= Steam Mill Village =

Community in Nova Scotia, Canada

  Steam Mill Village is a rural community in the Canadian province of Nova Scotia, located north of Kentville in Kings County. It is named after an early steam-powered saw mill.

==Geography==
Steam Mill Village is located about 10 km north of Kentville. Route 359, runs through the community. Steam Mill occupies low sandy hills of glacial till marked by stands of oak trees and many large pines. The upper reaches of the Canard River flow through the northern part of Steam Mill Village.

==History==
Steam Mill is near the headwaters of the Canard River and was once the head of tide from the river's saltwater estuary. The area was used by early Acadian settlers and later New England Planters at nearby Upper Dyke on the Canard River who used the Steam Mill area in the 18th century as upland pasture. Near the present day crossing of Route 359 over the river, the Acadians built the first of series of dykes across the Canard River, pushing back the salt water tides to create highly productive farmland along the river. In the 19th century, the community was the site of one of the first steam saw mills in Kings County, thus earning its name.

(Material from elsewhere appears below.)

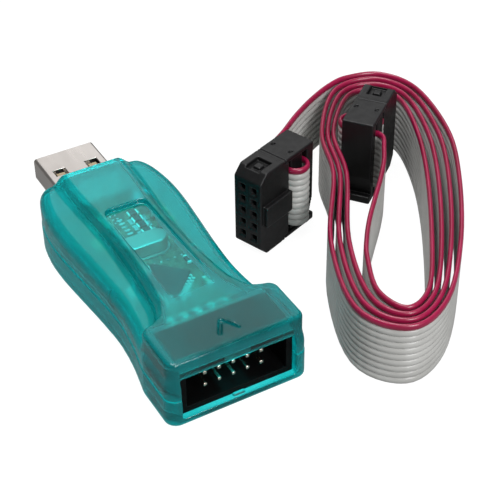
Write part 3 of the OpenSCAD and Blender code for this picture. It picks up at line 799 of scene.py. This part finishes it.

The mill is believed to have operated where the Elm Grove cemetery stands today. In 1889, the Cornwallis Valley Railway, a branch line of the Dominion Atlantic Railway arrived which later became the Kingsport Subdivision of the DAR with the railway station at Steam Mill Village appearing as "Mill Village" on railway timetables. Camp Aldershot, a militia training camp was established in 1904 beside Steam Mill. After World War II, the community became the site of several plants selling bulk feed and agricultural supplies located along the railway. In 1961, the Cornwallis Valley Railway was abandoned beyond Steam Mill, making the community the terminus of the "CVR Spur" serving the bulk feed mills. Railway service ended completely in 1993 and the tracks were removed in 1994.